Snailmail: Old university newsletter. Interesting read. (30 mins).
13.00 – 13.45 Lunch. (45 mins)
Reading personal mail (15 mins)
14.00 – 15.00 Messing about on Web 2.0 course. I’m lost, can’t find help, and feel a total failure. (10 mins)
Now searching for references for paper on assessment, from JISC brochure. One at least of them doesn’t work. Got it by another route. (20 mins) Reading papers (30 mins)
15.00 – 16.00 Reading assessment papers to update me. (30 mins)
Grandchildren arrive, then to be looked after (30 mins)
16.00 – 17.00 Looking after grandchildren (60 mins)
17.00 – 18.00 Ditto and tea. (60 mins)
18.00 – 19.30 Adding references to draft paper on assessment (90 mins).
19.30 – 20.30 Then revising the paper – again!(60 mins)
20.30 – 21.00 Break to watch a favourite TV comedy character.
21.00 – 22.00 Watching Trump running over NE Scotland
22.00 – 22.30 More work on online course. Can’t get the last bit done.

Then to bed.


A funny day, with no online tutoring almost – just one Edinburgh enquiry. Spent a fair bit of time multi-tasking – on the online Web 2.0 course,e-mail routine, mixed up with working on the paper on assessment, and a wee bit of wrestling with IT.

Kim Shahabudin

I like the idea of this exercise, as much to remind me of how many different things I do in a day as anything else! So, today I’ve been:

– a tutor (1-2-1s with PhD students on academic writing style and giving presentations)
– a student (completed online training course on Freedom of Information Act)
– an author and marketer (wrote article promoting our new training and transition resources for Freshers –
– a collaborator and project worker (meeting with my colleague Michelle to discuss our new project developing a model for training and supporting postgraduates as departmental LD advisers)
– a webmistress (checking the webstats for early academic year usage of our website against the last two years)

And it’s only my second day back after a three month sickness absence…

Sandra Sinfield

Had a quick look at your new resource and am really impressed! My nephew has just started as an undergraduate so I get a special insight into what the students are really up to. He says that the other students on his course are all waiting for all the information they will need to complete their assignments to just appear before them in the VLE just like it did at college. I don’t think many people realise quite how passive the teaching/learning process has become pre-HE (and in the light of League Tables that loom and terrify people into spoon feeding). Of course all this feeds into pressure on HE academics to put material into VLEs even if they have reservations about the ethics and pedagogical merit of the activity…
AND – so glad you are recovering from your operation – I think you must be twirling round the house outshining the Strictly stars by now! Best, Sandra


Well this morning started off with a bang! I started early what with the ice and freezing temperatures ( well it was cold for me)..the commute in from Richmond to Islington wasn’t too bad and I was at work by 9am. I organised myself and made a list of things to do. I had edited a couple of staff members on i-movie and so needed to post the videos up on our Learning Development Centre(LDC) blog and podcast feed. I also prepared our showcase at the HEA Seminar – What works? Exploring personal tutoring for student success for a poster presentation. After that I met with one of the team on Pebble Pad to develop an overview of eportfolios so that I can take the work off her bless her as I have agreed to being ‘chief guardian’ of eportfolios! Back to the office after moving our meeting to various locations seeing as we hadn’t booked an actual room. Blimey lots of students milling around the corridors and it makes the large corridors warm again. Then time for lunch where I find out my I.D card has expired so off I go to HR to get my card rejuvenated.
Now settling down to review an article and another meeting to oversee the Pods at City University..I await to hear of others..

Emily Danvers


I’ve been thinking of setting up a blog for our site and tried to find the link to yours but couldn’t. I was hoping to get some ideas!

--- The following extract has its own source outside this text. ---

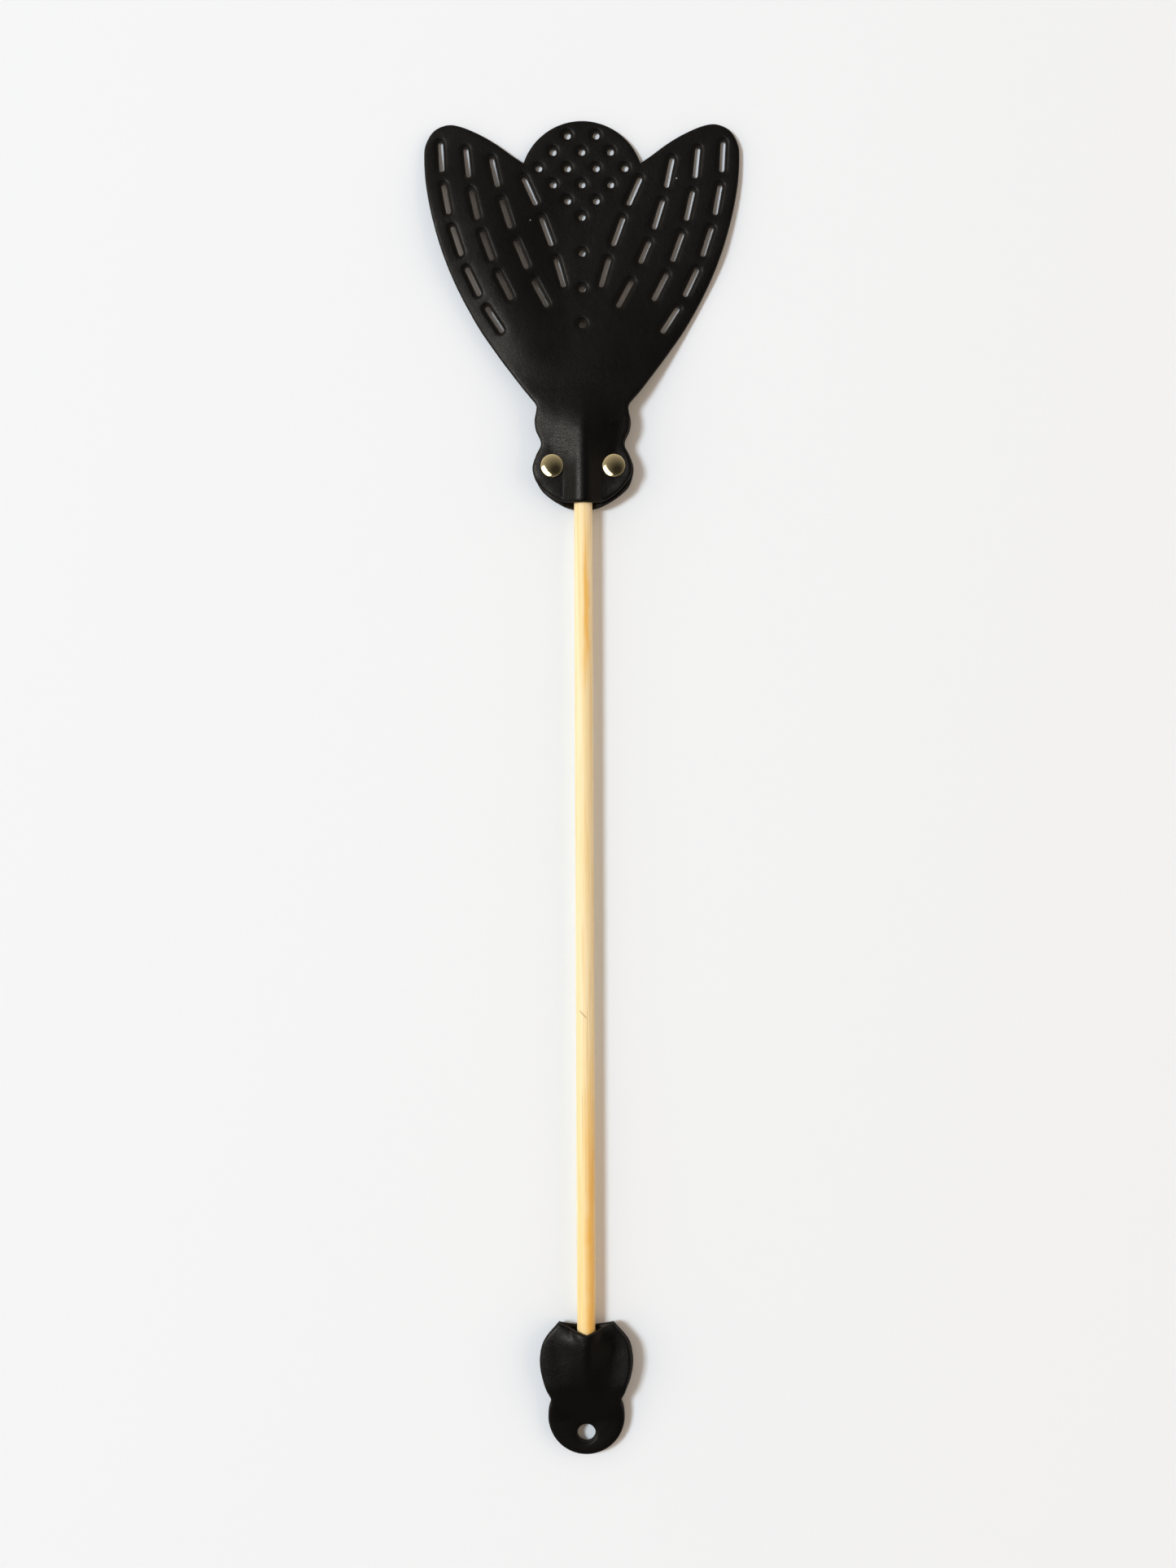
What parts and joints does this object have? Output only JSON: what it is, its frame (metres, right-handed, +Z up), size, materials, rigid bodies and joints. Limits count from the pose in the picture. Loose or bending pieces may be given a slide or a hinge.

Hi Emily – I think its this

Sandra Sinfield

Rae – so good to see your contribution. We must meet up in Islington! Perhaps have a working lunch to share the great practice you have described here, I’d like to know more… Best, Sandra Sinfield


Hi Sandra,

apologies I only saw this email from you today. Would love to meet up let me know if you’re popping in to Angel and we can go and do lunch!


Helen Bowstead

Not supposed to work on Mondays, but here I am. Lots of (Chinese) students wandering the corridors looking for tutorials. As ever, I fail to direct them to the official sign up sheets (I know all the slots are full) and see them anyway. Grapple with paraphrasing for 45 minutes. Realise tomorrow’s lesson is still unplanned. And my new lever arch file, the optimistic symbol of the new organised me, is still empty.
Ah well.

Emily Danvers

Phew! Last week was a busy one. In the autumn and spring, we organise a week long event of academic skills workshops ranging from designing surveys, writing literature reviews and understanding statistics to writing concisely, planning assignments and working with feedback. Almost 600 students attended and although the numbers were slightly down from last year, 97% rated the workshops very useful or useful which is more important to me.

Suprisingly, the workshops were dominated by taught postgraduates who made up 52% of those attending, far more than in previous years. I wonder if anyone has noticed similar patterns.